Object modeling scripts
┄┄┄┄┄┄
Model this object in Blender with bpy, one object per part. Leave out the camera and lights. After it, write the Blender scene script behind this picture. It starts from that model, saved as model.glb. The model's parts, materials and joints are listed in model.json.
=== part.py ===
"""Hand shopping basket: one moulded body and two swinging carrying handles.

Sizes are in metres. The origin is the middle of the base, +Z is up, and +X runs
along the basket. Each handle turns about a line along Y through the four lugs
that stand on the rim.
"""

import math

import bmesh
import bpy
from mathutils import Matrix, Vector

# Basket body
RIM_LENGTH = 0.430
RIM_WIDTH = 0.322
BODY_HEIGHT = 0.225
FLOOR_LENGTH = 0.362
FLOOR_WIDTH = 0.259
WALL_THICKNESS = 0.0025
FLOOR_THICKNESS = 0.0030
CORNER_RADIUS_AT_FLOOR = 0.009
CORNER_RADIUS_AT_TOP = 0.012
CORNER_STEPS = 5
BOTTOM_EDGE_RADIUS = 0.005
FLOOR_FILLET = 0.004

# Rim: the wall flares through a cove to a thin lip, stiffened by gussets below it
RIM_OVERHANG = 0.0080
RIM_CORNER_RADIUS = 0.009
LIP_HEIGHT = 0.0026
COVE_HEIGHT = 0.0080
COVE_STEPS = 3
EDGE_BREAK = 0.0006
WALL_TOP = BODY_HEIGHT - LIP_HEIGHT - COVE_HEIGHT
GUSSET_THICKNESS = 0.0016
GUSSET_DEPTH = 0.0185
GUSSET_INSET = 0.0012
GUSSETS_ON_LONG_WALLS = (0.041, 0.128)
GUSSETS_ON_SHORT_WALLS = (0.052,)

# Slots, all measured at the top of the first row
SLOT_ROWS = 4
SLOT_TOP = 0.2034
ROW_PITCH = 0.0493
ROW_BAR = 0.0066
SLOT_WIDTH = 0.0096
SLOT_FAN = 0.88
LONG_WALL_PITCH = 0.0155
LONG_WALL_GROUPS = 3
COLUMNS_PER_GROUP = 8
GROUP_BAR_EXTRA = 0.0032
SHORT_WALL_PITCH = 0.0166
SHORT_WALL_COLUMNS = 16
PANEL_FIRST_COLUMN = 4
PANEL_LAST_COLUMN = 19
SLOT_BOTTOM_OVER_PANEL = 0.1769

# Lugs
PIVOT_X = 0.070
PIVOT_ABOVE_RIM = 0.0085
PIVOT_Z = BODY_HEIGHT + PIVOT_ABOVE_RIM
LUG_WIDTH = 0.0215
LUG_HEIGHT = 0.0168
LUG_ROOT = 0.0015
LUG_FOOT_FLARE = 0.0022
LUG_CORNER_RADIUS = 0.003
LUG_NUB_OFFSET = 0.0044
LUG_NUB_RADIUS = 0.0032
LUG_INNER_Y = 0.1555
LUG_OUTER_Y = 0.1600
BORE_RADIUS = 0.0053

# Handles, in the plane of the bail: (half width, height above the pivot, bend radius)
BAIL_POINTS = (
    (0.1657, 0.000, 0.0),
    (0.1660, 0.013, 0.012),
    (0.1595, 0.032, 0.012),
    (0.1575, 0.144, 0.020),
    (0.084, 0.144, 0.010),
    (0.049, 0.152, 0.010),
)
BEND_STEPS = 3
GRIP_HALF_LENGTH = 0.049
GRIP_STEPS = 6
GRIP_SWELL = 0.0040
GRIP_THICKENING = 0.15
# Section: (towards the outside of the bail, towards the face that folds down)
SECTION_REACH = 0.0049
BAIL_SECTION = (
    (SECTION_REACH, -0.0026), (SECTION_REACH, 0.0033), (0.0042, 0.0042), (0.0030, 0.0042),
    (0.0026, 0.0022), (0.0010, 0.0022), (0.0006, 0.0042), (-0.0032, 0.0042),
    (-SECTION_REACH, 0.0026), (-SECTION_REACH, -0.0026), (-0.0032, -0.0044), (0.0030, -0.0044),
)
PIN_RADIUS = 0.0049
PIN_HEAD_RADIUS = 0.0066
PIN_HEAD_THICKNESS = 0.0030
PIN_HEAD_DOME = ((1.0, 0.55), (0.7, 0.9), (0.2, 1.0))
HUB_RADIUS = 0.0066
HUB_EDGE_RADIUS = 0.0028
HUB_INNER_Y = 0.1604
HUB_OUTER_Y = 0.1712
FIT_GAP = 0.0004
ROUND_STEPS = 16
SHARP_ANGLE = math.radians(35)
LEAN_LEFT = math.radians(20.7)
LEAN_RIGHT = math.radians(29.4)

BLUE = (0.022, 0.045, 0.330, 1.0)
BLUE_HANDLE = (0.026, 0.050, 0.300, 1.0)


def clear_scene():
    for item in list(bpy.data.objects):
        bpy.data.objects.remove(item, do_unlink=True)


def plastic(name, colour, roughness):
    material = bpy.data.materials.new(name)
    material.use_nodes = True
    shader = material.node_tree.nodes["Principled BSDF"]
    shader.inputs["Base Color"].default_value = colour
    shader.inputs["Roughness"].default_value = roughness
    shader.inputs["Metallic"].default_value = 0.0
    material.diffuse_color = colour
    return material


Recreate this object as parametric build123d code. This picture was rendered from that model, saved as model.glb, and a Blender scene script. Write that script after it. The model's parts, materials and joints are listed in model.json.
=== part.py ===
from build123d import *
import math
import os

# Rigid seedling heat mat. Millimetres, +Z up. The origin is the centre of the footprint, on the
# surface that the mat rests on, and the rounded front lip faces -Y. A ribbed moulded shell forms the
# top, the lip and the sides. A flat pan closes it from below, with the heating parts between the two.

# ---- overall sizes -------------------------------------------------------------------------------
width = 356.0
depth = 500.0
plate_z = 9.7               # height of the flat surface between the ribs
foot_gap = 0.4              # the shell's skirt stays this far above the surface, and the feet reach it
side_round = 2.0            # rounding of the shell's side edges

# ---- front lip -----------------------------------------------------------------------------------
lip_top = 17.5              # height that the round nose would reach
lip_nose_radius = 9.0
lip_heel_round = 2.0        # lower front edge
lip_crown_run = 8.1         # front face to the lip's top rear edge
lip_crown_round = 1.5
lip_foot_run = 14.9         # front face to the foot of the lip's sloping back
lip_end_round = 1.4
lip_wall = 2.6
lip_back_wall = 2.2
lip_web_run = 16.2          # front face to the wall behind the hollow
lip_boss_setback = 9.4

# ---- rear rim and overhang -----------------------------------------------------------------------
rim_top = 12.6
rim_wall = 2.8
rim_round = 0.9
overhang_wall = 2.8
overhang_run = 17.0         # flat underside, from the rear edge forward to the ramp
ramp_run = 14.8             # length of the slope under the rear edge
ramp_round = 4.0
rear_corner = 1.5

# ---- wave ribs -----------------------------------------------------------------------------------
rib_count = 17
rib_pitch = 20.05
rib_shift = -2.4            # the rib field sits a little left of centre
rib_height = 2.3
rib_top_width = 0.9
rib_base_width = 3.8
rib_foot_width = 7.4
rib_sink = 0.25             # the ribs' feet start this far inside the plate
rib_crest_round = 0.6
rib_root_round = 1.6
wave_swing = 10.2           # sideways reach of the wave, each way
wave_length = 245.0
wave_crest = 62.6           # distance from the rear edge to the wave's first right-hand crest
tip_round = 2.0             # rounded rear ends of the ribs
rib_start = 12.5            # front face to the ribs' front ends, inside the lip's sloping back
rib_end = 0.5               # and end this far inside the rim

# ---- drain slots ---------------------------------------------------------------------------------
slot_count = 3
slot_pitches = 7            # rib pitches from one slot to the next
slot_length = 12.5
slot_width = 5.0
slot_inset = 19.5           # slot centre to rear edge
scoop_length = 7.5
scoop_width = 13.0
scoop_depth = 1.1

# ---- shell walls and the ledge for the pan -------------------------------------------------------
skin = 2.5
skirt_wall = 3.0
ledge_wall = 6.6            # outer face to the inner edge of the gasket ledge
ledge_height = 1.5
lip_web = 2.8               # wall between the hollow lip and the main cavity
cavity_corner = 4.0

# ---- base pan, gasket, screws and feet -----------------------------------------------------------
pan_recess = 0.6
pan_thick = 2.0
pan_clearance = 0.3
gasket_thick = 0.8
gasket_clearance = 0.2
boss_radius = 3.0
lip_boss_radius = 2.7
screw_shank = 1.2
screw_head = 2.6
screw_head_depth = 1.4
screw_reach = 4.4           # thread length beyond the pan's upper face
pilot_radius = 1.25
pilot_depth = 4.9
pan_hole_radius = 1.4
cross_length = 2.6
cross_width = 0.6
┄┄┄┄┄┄
DIRECTIVE: Return the opening line of the data and every line after it through the line containing "FLOOR_FILLET = 0.004", please, exactly as written and with nothing added.

SOLUTION FOR THIS TASK:
Model this object in Blender with bpy, one object per part. Leave out the camera and lights. After it, write the Blender scene script behind this picture. It starts from that model, saved as model.glb. The model's parts, materials and joints are listed in model.json.
=== part.py ===
"""Hand shopping basket: one moulded body and two swinging carrying handles.

Sizes are in metres. The origin is the middle of the base, +Z is up, and +X runs
along the basket. Each handle turns about a line along Y through the four lugs
that stand on the rim.
"""

import math

import bmesh
import bpy
from mathutils import Matrix, Vector

# Basket body
RIM_LENGTH = 0.430
RIM_WIDTH = 0.322
BODY_HEIGHT = 0.225
FLOOR_LENGTH = 0.362
FLOOR_WIDTH = 0.259
WALL_THICKNESS = 0.0025
FLOOR_THICKNESS = 0.0030
CORNER_RADIUS_AT_FLOOR = 0.009
CORNER_RADIUS_AT_TOP = 0.012
CORNER_STEPS = 5
BOTTOM_EDGE_RADIUS = 0.005
FLOOR_FILLET = 0.004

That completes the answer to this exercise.